A happy hour based on coffee would have the opposite effect. Three cheap Americanos and you'd fidget like an ant in a frying pan. Address the staff in Spanish, urge revolution, speak lewdly to the opposite sex (later the same sex) and be shown the door at seven.

I have never knowingly taken part in a happy hour, perhaps because it seems so blatant. In my youth, and especially in London, I needed no such encouragement. Later I became cautious. To wake up near midnight on a tube train three stations short of Ongar was salutary.

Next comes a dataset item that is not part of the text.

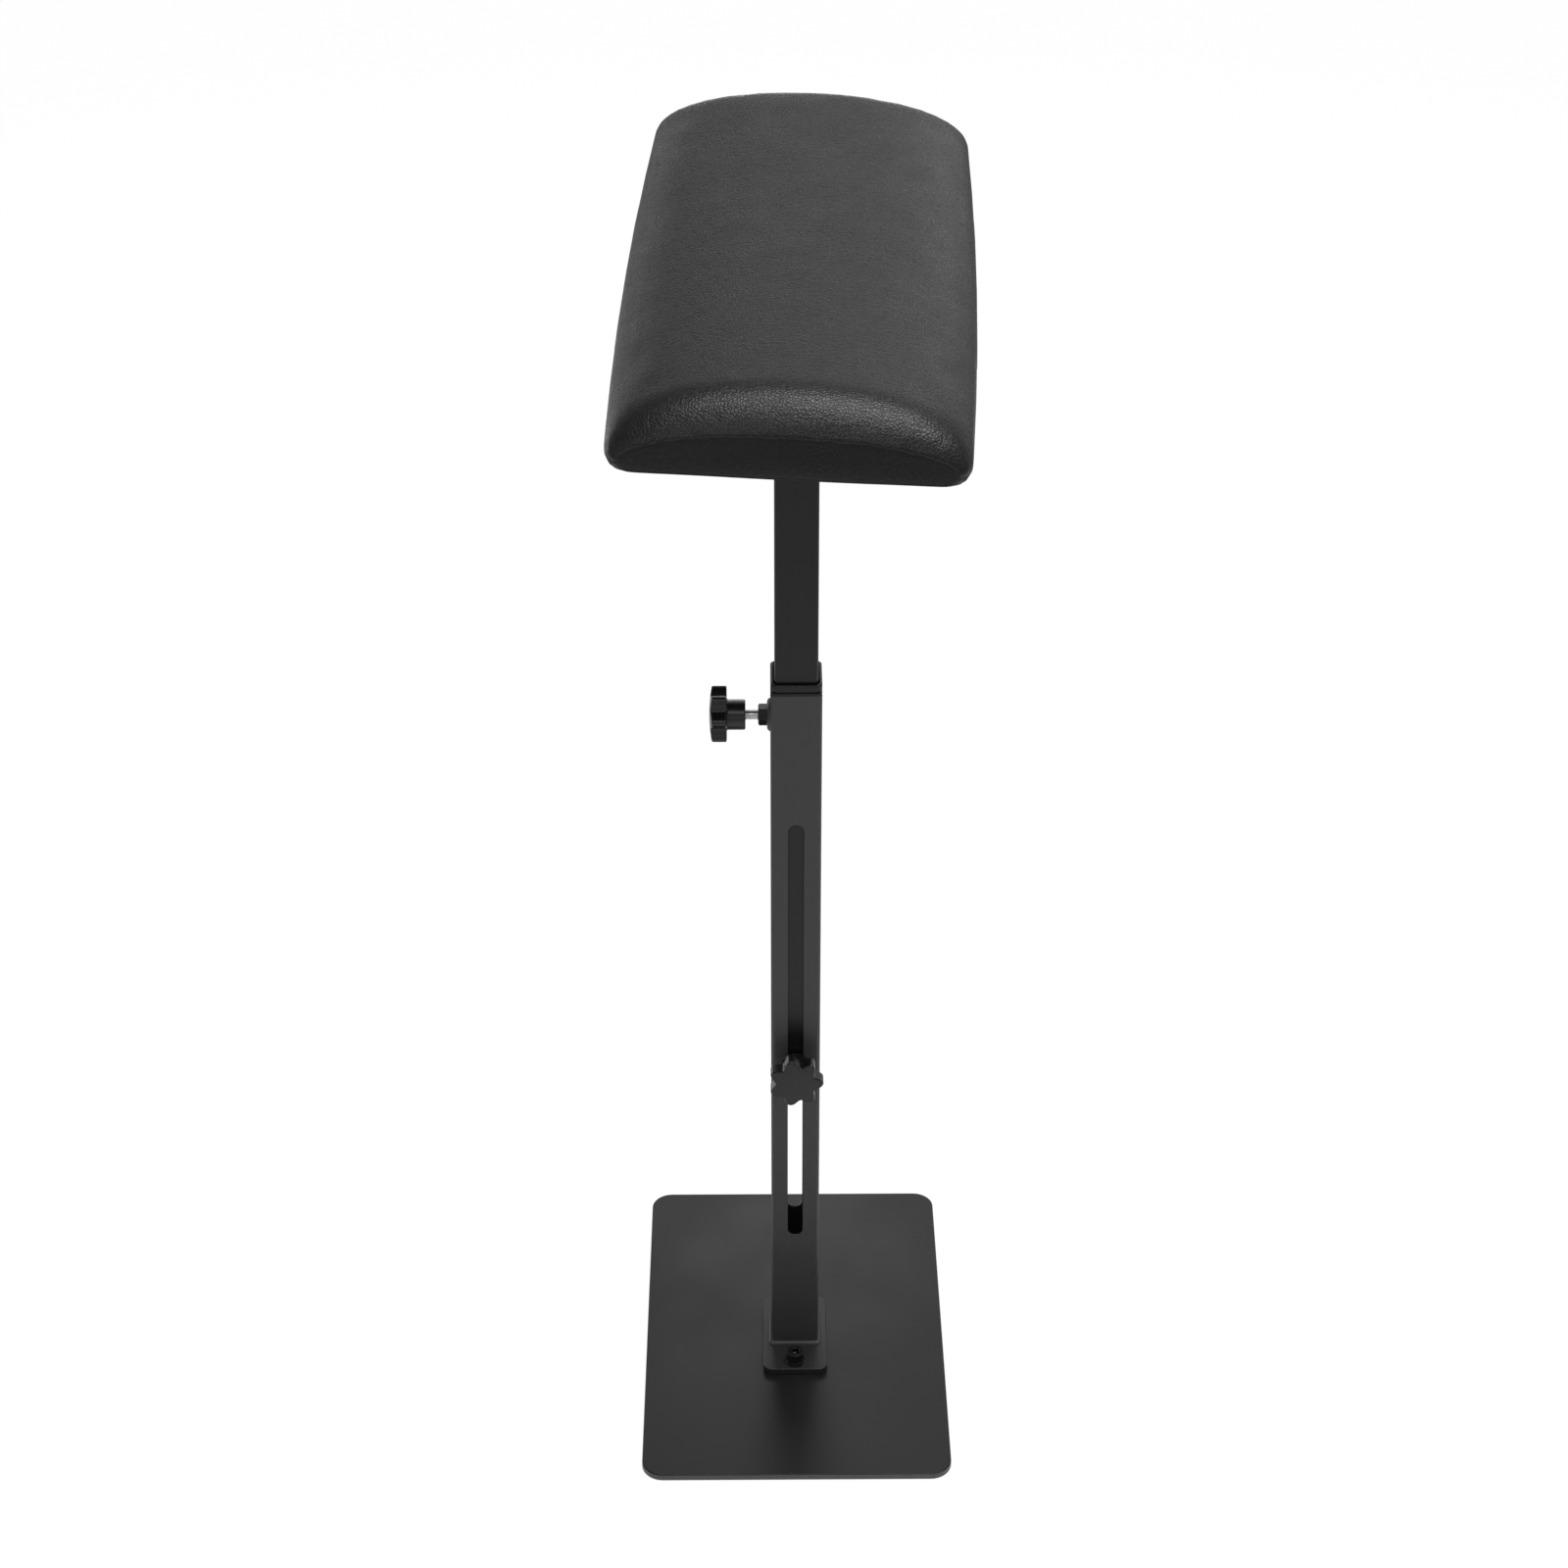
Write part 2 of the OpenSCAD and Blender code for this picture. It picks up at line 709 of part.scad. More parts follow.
module tee_nuts() {
    top = cover_t + board_t;
    color(zinc) at_pad() at_pad_screws() difference() {
        union() {
            translate([0, 0, top]) cylinder(tee_flange_t, tee_flange_r, tee_flange_r);
            translate([0, 0, top - tee_barrel_len]) cylinder(tee_barrel_len, tee_barrel_r, tee_barrel_r);
        }
        translate([0, 0, top - tee_barrel_len - over])
            cylinder(tee_barrel_len + tee_flange_t + 2 * over, pad_screw_r + run_gap, pad_screw_r + run_gap);
    }
}

module pad_board() {
    color(plywood) at_pad() translate([0, 0, cover_t]) difference() {
        round_plate(board_w, board_l, board_t, pad_bottom_r);
        at_pad_screws() translate([0, 0, -over])
            cylinder(board_t + 2 * over, tee_barrel_r + press_gap, tee_barrel_r + press_gap);
    }
}

// One section of the pad across its length: flat below, round lower corners, domed above
function pad_section(half, low, side, rise, corner) = concat(
    [for (i = [0:corner_steps]) let (a = -90 + 90 * i / corner_steps)
        [half - corner + corner * cos(a), low + corner + corner * sin(a)]],
    [for (i = [0:dome_steps]) let (a = 180 * i / dome_steps) [half * cos(a), side + rise * sin(a)]],
    [for (i = [0:corner_steps]) let (a = 180 + 90 * i / corner_steps)
        [-half + corner + corner * cos(a), low + corner + corner * sin(a)]]);

// Stations along the pad: [place, how far the end's rounding has drawn the section in]
function pad_stations(len, end_r) = concat(
    [for (i = [end_steps:-1:1]) let (a = 90 * i / end_steps)
        [-len / 2 + end_r - end_r * sin(a), end_r * (1 - cos(a))]],
    [for (s = middle_shares) [s * (len / 2 - end_r), 0]],
    [for (i = [1:end_steps]) let (a = 90 * i / end_steps)
        [len / 2 - end_r + end_r * sin(a), end_r * (1 - cos(a))]]);

// The pad's form, drawn in by inset from its outer surface
module pad_form(inset) {
    end_r = pad_end_r - inset;
    corner = pad_bottom_r - inset;
    stations = pad_stations(pad_l - 2 * inset, end_r);
    rings = [for (st = stations) let (
        share = 2 * st[0] / pad_l,
        half = pad_w / 2 - inset - pad_draw * share * share - end_side_share * st[1],
        low = inset + end_bottom_share * st[1],
        rise = pad_rise - inset - st[1])
        [for (p = pad_section(half, low, pad_side, rise, corner)) [p.x, st[0], p.y]]];
    n = len(rings[0]);
    count = len(rings);
    faces = concat(
        [[for (i = [n - 1:-1:0]) i]],
        [[for (i = [0:n - 1]) (count - 1) * n + i]],
        [for (k = [0:count - 2], i = [0:n - 1]) let (j = (i + 1) % n) [k * n + i, k * n + j, (k + 1) * n + i]],
        [for (k = [0:count - 2], i = [0:n - 1]) let (j = (i + 1) % n)
            [(k + 1) * n + i, k * n + j, (k + 1) * n + j]]);
    polyhedron(points = [for (r = rings) each r], faces = faces);
}

module pad_foam() {
    color(foam_grey) at_pad() difference() {
        pad_form(cover_t + soft_gap);
        translate([0, 0, -over]) round_plate(board_w + 2 * soft_gap, board_l + 2 * soft_gap,
                                             cover_t + board_t + soft_gap + over, pad_bottom_r);
        at_pad_screws() translate([0, 0, cover_t])
            cylinder(board_t + tee_flange_t + 2 * soft_gap, tee_flange_r + soft_gap, tee_flange_r + soft_gap,
                     $fn = hull_fn);
    }
}

module pad_cover() {
    color(black_leather) at_pad() difference() {
        pad_form(0);
        pad_form(cover_t);
        translate([0, 0, -over]) round_plate(open_w, open_l, cover_t + 2 * over, pad_bottom_r, $fn = hull_fn);
    }
}

// Cloth that laps over the folded edge and steps up against the board inside it
module dust_cover() {
    step_w = open_w - 2 * soft_gap;
    step_l = open_l - 2 * soft_gap;
    color(felt_black) at_pad() difference() {
        translate([0, 0, -dust_t]) union() {
            round_plate(open_w + 2 * dust_lap, open_l + 2 * dust_lap, dust_t, pad_bottom_r);
            round_plate(step_w, step_l, dust_t + cover_t, pad_bottom_r - soft_gap);
        }
        translate([0, 0, plate_seat - dust_t - cover_t - over])
            round_plate(step_w - 2 * dust_t, step_l - 2 * dust_t, dust_t + cover_t + over,
                        pad_bottom_r - soft_gap - dust_t);
        at_pad_screws() translate([0, 0, -over])
            cylinder(cover_t + 2 * over, pad_screw_r + hole_gap, pad_screw_r + hole_gap);
    }
}

floor_mat();
base_plate();
foot_flange();
foot_weld();
foot_screws();
foot_spring_washers();
foot_flat_washers();
outer_tube();
tube_bush();
side_weld_nut();
side_nut_weld();
side_stud();
side_knob();
mast_tube();
mast_foot_plug();
clamp_weld_nut();
mast_cap_plate();
mast_cap_weld();
swivel_nut();
swivel_bolt();
swivel_flat_washer();
swivel_spring_washer();
front_stud();
front_washer();
front_knob();
swivel_glide_washer();
swivel_bracket();
friction_washers();
tilt_yoke();
yoke_welds();
tilt_weld_nut();
tilt_stud();
tilt_washer();
tilt_knob();
pad_plate();
pad_screws();
tee_nuts();
pad_board();
pad_foam();
pad_cover();
dust_cover();
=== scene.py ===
"""Looks of the tattoo arm rest stand.

A domed leatherette pad sits on a telescoping square mast with star knobs, on a flat steel base.
Everything is in metres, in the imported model's own frame: +Z up, front towards -Y, and the origin
on the floor, on the axis of the tubes.
"""

import json
import random
from math import asin, atan2, ceil, copysign, cos, pi, radians, sin, sqrt, tan, tau

import bmesh
import bpy
from mathutils import Matrix, Vector


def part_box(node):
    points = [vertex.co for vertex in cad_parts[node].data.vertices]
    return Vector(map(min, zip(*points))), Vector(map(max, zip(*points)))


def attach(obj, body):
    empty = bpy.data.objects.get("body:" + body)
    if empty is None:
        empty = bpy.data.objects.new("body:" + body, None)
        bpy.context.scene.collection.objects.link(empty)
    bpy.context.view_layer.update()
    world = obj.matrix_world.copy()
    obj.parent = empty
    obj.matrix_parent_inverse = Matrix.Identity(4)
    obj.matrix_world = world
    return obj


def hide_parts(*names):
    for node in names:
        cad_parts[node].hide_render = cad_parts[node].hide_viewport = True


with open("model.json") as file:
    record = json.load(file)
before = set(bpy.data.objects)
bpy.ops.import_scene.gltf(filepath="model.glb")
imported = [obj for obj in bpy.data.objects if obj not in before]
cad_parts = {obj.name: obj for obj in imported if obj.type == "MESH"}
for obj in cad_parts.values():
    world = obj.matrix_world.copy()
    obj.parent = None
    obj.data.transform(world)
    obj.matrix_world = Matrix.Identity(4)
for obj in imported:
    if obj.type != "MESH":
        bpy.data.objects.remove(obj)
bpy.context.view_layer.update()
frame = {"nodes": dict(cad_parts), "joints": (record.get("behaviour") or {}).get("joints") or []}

# Small lengths and tolerances
MM = 0.001
TINY = 1e-5
SMOOTH_ANGLE = radians(38)
FINE_ANGLE = radians(32)

# Thread radii of the studs, the pad screws and the swivel bolt, and the holes that clear them
M8, M8_HOLE = 4 * MM, 4.06 * MM
M6, M6_HOLE = 3 * MM, 3.06 * MM
M10, M10_HOLE = 5 * MM, 5.06 * MM
STUD_HOLE = 4.5 * MM

# Tubes: wall, and corner radii outside
TUBE_WALL = 1.5 * MM
TUBE_CORNER = 3 * MM
MAST_CORNER = 2.5 * MM

# Bent plate of the head: its thickness and the radius of its ears
HEAD_PLATE = 4 * MM
EAR_RADIUS = 15 * MM

# Tilt of the pad, as the photograph shows it
PAD_TILT = radians(4)

# The side knob has a lobe at the bottom, and its nut a flat on top
SIDE_KNOB_TURN = radians(180)
SIDE_NUT_TURN = radians(30)


# Places

def joint(name):
    """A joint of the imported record."""
    return next(j for j in frame["joints"] if j["name"] == name)


def place(at, up, right):
    """A place as a matrix, from its origin, its z axis and roughly its x axis."""
    z = Vector(up).normalized()
    y = z.cross(Vector(right)).normalized()
    x = y.cross(z)
    return Matrix.Translation(Vector(at)) @ Matrix((x, y, z)).transposed().to_4x4()


def box_in(where, node):
    """Lowest and highest corners of a CAD node, measured along a place's own axes."""
    inward = where.inverted()
    points = [inward @ v.co for v in frame["nodes"][node].data.vertices]
    return Vector(map(min, zip(*points))), Vector(map(max, zip(*points)))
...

My happy hour would be in a pub where everyone read books – hardbacks, since they show greater commitment. Or sipped quietly, listening to a lecture on hermeneutics. BBC Radio 3 on low volume, the Composer of the Week always Gesualdo. And men speaking to women in the clipped etiquette of 1950s TV commercials ("I'm going home to an evening meal of fish fingers and Pom." "O, I say, may I join you?"). Mayhem would be permitted but in a car park half a mile away.

But imagine a pub full of happy people. It would be un-English.  Most are either miserable or anticipating misery. Getting drunk and shouting isn’t happiness either; it’s a way of shutting out quotidian boredom.

How about an unhappy hour with lager brewed in the UK at twice the price? “Share your meaninglessness with us,” would have some takers I’m sure.